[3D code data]
>> Begin

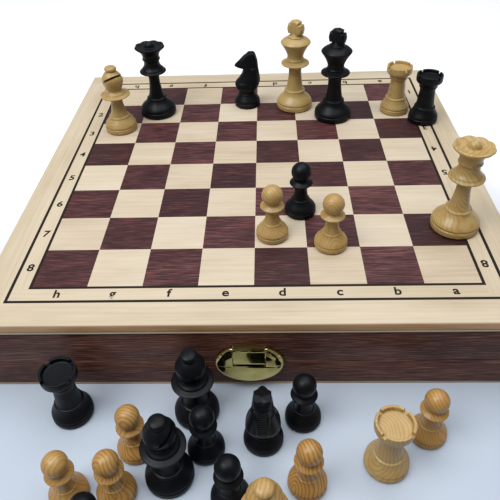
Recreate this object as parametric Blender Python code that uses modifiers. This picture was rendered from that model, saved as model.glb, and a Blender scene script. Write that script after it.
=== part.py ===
"""Wooden chess casket with its thirty-two Staunton men.

A shallow box whose lid is the chess board: a maple panel on a mahogany frame, hinged at the back
and closed by an oval brass clasp at the front. Eleven men stand on the board and twenty-one on the
table in front of it. Lengths are written in millimetres and turned into metres when a mesh is made.

X runs along the front of the box, Y towards its hinges, Z up. The origin is on the table under the
centre of the box.
"""
import math

import bmesh
import bpy
from mathutils import Matrix, Vector

MM = 0.001
GAP = 0.3                      # clearance left between pieces that touch

# Case
PANEL_HALF = 197.0             # half the side of the square board panel
WALL_HALF = 196.0              # half the outer side of the frame below it
WALL_THICKNESS = 9.0
BOTTOM_TOP = 1.8               # the bottom panel runs from the table to here
SEAM = 26.8                    # height of the split between lid and base
PANEL_UNDER = 57.3
PANEL_TOP = 67.0
PANEL_ROUNDING = 0.8

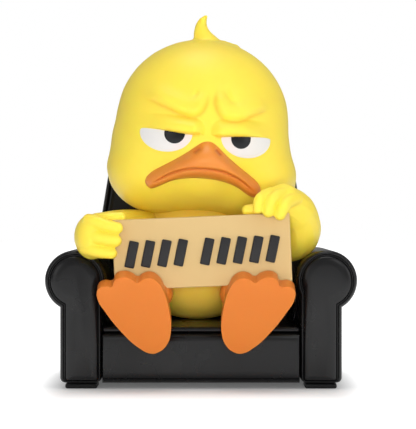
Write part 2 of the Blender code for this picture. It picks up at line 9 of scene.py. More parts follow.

>> End

▸ **TASK DESCRIPTION**
Extract exactly the leading lines of the data, stopping at and including the line with "table in front".

▸ **REPLY TO THE EXERCISE**
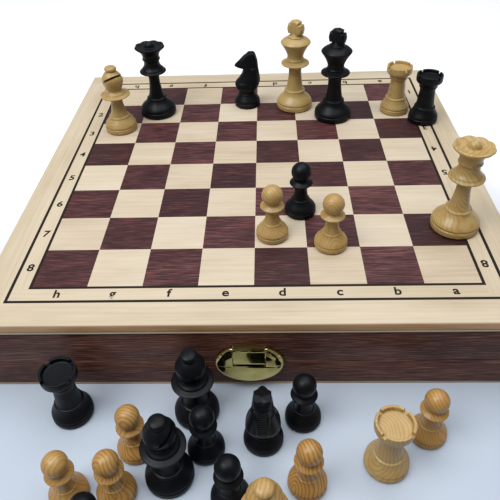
Recreate this object as parametric Blender Python code that uses modifiers. This picture was rendered from that model, saved as model.glb, and a Blender scene script. Write that script after it.
=== part.py ===
"""Wooden chess casket with its thirty-two Staunton men.

A shallow box whose lid is the chess board: a maple panel on a mahogany frame, hinged at the back
and closed by an oval brass clasp at the front. Eleven men stand on the board and twenty-one on the
table in front of it. Lengths are written in millimetres and turned into metres when a mesh is made.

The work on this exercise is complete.